By Bob Allen
Baptists from the United States and around the world traveled this week to Myanmar to celebrate the 200-year anniversary of the arrival of an American Baptist missionary credited with bringing Christianity to the country in Southeast Asia formerly known as Burma.
An estimated 30,000 people were on hand at the start of a four-day celebration of the arrival of Adoniram Judson, one of the first missionaries to be commissioned in the United States and whose work gave birth to a mission society today known as International Ministries of American Baptist Churches USA.
Adoniram Judson and his wife of seven days, Ann Hasseltine Judson, set sail for India Feb. 19, 1812, as Congregationalist missionaries. While doing translation work during the four-month voyage, Judson became convinced immersion was the mode of baptism in the Bible and decided to become a Baptist.
Denied entry into India, the couple arrived in Burma on July 13, 1813. Luther Rice, another American missionary who also converted to the Baptist faith, returned to the U.S. to raise funds for the General Convention of the Baptist Denomination in the United States for Foreign Missions, popularly known as the Triennial Convention, formed in 1814.
The organization, today American Baptist Churches USA, served as the agency for the support of foreign missionaries of American Baptists both North and South until the organization of the Southern Baptist Convention in 1845.
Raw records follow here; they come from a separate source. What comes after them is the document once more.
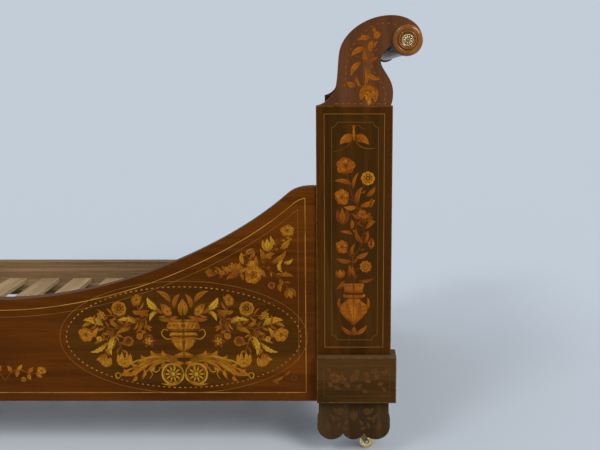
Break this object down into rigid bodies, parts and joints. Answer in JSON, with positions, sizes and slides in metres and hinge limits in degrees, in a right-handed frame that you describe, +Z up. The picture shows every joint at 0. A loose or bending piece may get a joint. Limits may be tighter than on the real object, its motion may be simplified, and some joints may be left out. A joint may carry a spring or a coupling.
{
  "type": "sleigh bed",
  "caption": "Wooden sleigh bed with scroll-topped plank posts, turned end rolls, a deep shaped front rail, a plain back rail, a slatted deck and swivel casters.",
  "frame": {"origin": "centre of the bed on the floor, at the bottom of the bounding box", "axes": "+X along the bed towards its right-hand end seen from the show side, +Y from the show side to the plain back, +Z up"},
  "size_m": [2.327, 1.33, 1.2295],
  "materials": {
    "carcass_wood": "dark polished walnut veneer",
    "veneered_wood": "polished reddish walnut veneer",
    "rail_veneer": "polished warm walnut veneer with floral marquetry",
    "turned_wood": "polished turned walnut",
    "secondary_wood": "plain waxed oak",
    "slat_wood": "bare planed pine",
    "brass": "aged brass",
    "steel": "plain turned steel",
    "iron": "blackened iron"
  },
  "bodies": {
    "root": {"post_front_right": "carcass_wood", "post_front_left": "carcass_wood", "post_back_right": "carcass_wood", "post_back_left": "carcass_wood", "scroll_front_right": "veneered_wood", "scroll_front_left": "veneered_wood", "scroll_back_right": "veneered_wood", "scroll_back_left": "veneered_wood", "plinth_front_right": "carcass_wood", "plinth_front_left": "carcass_wood", "plinth_back_right": "carcass_wood", "plinth_back_left": "carcass_wood", "foot_front_right": "carcass_wood", "foot_front_left": "carcass_wood", "foot_back_right": "carcass_wood", "foot_back_left": "carcass_wood", "roll_cap_front_right": "turned_wood", "roll_cap_front_left": "turned_wood", "roll_cap_back_right": "turned_wood", "roll_cap_back_left": "turned_wood", "rosette_front_right": "brass", "rosette_front_left": "brass", "rosette_back_right": "brass", "rosette_back_left": "brass", "caster_plate_front_right": "brass", "caster_plate_front_left": "brass", "caster_plate_back_right": "brass", "caster_plate_back_left": "brass", "roll_right": "turned_wood", "roll_left": "turned_wood", "crest_board_right": "veneered_wood", "crest_board_left": "veneered_wood", "end_top_rail_right": "carcass_wood", "end_top_rail_left": "carcass_wood", "end_panel_right": "veneered_wood", "end_panel_left": "veneered_wood", "end_bottom_rail_right": "carcass_wood", "end_bottom_rail_left": "carcass_wood", "side_rail_front": "rail_veneer", "side_rail_back": "secondary_wood", "cleat_front": "secondary_wood", "cleat_back": "secondary_wood", "slats": "slat_wood", "hook_plates": "iron", "receiver_plates": "iron", "scroll_dowels": "secondary_wood", "cleat_screws": "iron", "caster_screws": "brass"},
    "fork_front_right": {"caster_fork_front_right": "brass", "caster_axle_front_right": "steel"},
    "wheel_front_right": {"caster_wheel_front_right": "brass"},
    "fork_front_left": {"caster_fork_front_left": "brass", "caster_axle_front_left": "steel"},
    "wheel_front_left": {"caster_wheel_front_left": "brass"},
    "fork_back_right": {"caster_fork_back_right": "brass", "caster_axle_back_right": "steel"},
    "wheel_back_right": {"caster_wheel_back_right": "brass"},
    "fork_back_left": {"caster_fork_back_left": "brass", "caster_axle_back_left": "steel"},
    "wheel_back_left": {"caster_wheel_back_left": "brass"}
  },
  "joints": [
    {"name": "swivel_front_right", "type": "hinge", "parent": "root", "child": "fork_front_right", "pos_m": [0.998, -0.574, 0.064], "axis": [0, 0, 1], "continuous": true},
    {"name": "roll_front_right", "type": "hinge", "parent": "fork_front_right", "child": "wheel_front_right", "pos_m": [1.022, -0.574, 0.021], "axis": [0, 1, 0], "continuous": true},
    {"name": "swivel_front_left", "type": "hinge", "parent": "root", "child": "fork_front_left", "pos_m": [-0.998, -0.574, 0.064], "axis": [0, 0, 1], "continuous": true},
    {"name": "roll_front_left", "type": "hinge", "parent": "fork_front_left", "child": "wheel_front_left", "pos_m": [-0.998, -0.55, 0.021], "axis": [-1, 0, 0], "continuous": true},
    {"name": "swivel_back_right", "type": "hinge", "parent": "root", "child": "fork_back_right", "pos_m": [0.998, 0.574, 0.064], "axis": [0, 0, 1], "continuous": true},
    {"name": "roll_back_right", "type": "hinge", "parent": "fork_back_right", "child": "wheel_back_right", "pos_m": [0.998, 0.598, 0.021], "axis": [-1, 0, 0], "continuous": true},
    {"name": "swivel_back_left", "type": "hinge", "parent": "root", "child": "fork_back_left", "pos_m": [-0.998, 0.574, 0.064], "axis": [0, 0, 1], "continuous": true},
    {"name": "roll_back_left", "type": "hinge", "parent": "fork_back_left", "child": "wheel_back_left", "pos_m": [-1.01766, 0.56023, 0.021], "axis": [0.5736, -0.8192, 0], "continuous": true}
  ]
}
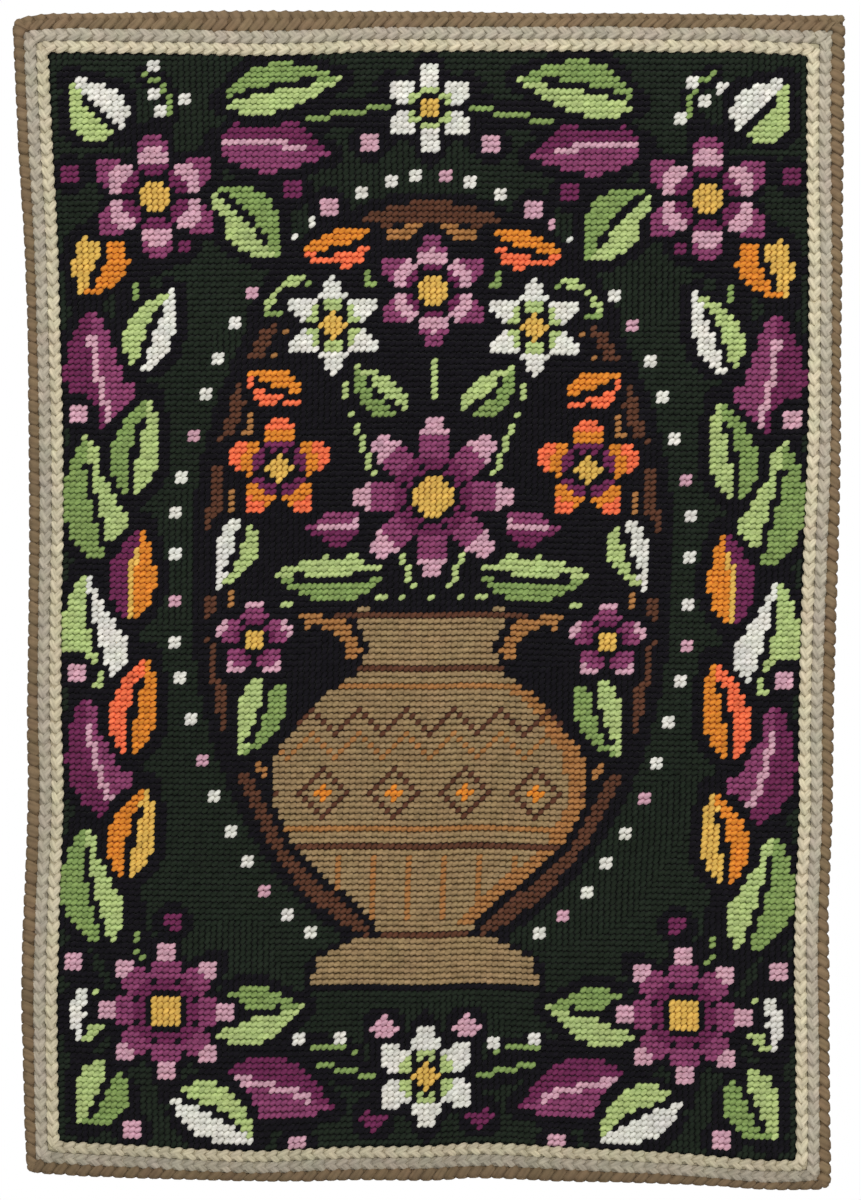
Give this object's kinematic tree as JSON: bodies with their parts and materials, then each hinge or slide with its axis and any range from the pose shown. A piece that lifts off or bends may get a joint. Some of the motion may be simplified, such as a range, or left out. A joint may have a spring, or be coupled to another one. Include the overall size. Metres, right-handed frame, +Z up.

A linguist by training, Judson began early on translating the Bible into Burmese, a task completed in 1834. He also compiled the first Burmese grammar book and the first English-Burmese dictionary. His legacy today includes 1.6 million Baptists in more than 4,700 churches in a country that is an estimated 90 percent Buddhist and 4 percent Christian.
The Irrawaddy, a news-and-analysis website that covers Burma and the Southeast Asian region, described the Dec. 2-5 celebration in Rangoon as the first mass gathering of Baptists in Burma, where meetings of more than five people were forbidden during decades of military rule. More than 25,000 people registered for the commemoration, and planners estimated attendance could reach as high as 40,000.
The U.S. State Department restored diplomatic relations with Myanmar after reforms, including the 2012 election of pro-democracy leader Aung San Suu Kyi, a one-time political prisoner, to a seat in the Burmese parliament.
The U.S. Commission on International Religious Freedom, an independent group that advises the State Department, however, still considers Burma a “country of particular concern,” a designation for the world’s worst violators of religious freedom that the State Department last used in 2011.
The Kachin News Group, based in Chiang Mai, Thailand, reported that a group of Kachin Baptists traveling by train to the Judson celebration were pelted with stones at a station in central Burma.
Hundreds of Baptists from the U.S. traveled in groups, including American Baptist Churches USA, American Baptist Women, Central Baptist Theological Seminary, the Baptist World Alliance and International Ministries.
Evelyn Hanneman, operations coordinator for the Baptist Peace Fellowship of North America, said she jumped at an invitation from a colleague at the Myanmar Institute of Theology to attend.
“I knew I wanted to be there,” Hanneman said in a blog report dated Nov. 27. “I learned about Ann and Adoniram Judson as a child in Sunday school and am thrilled that I will be able to visit those ‘Golden Shores’ and join the Baptists there to celebrate the ministry of the Judsons.”
Duane Binkley, a missionary dually appointed by American Baptists and the Cooperative Baptist Fellowship, also made the trip.
“I am in awe of what God has accomplished through the life of Adoniram Judson,” Binkley wrote while en route from Chiang Mai, Thailand. “At the same time, as I think of his life, I see how he and none of us do anything on our own.”
Binkley pointed out that Judson’s work was bolstered by his family, Baptists in the U.S. and his first Karen convert, a formerly illiterate man named Saw Ko Tha Byu, who went on to become an evangelist who earned the nickname “The Karen Apostle” before his death in 1840.
“So as we go to celebrate Judson’s life and ministry we really celebrate what God has done and is doing in Burma and around the world,” he said. “What a privilege to participate in this event and even more so to be a part of the Judson legacy.”
The celebration came on the heels of the Nov. 27-Dec. 1 centennial celebration of the Karen Baptist Convention, the largest member body of the Myanmar Baptist Convention, the national organization of Baptist churches in 18 language and regional conventions.
After the celebration, a Baptist Peace Fellowship delegation will continue its “friendship tour” in Burma until Dec. 20.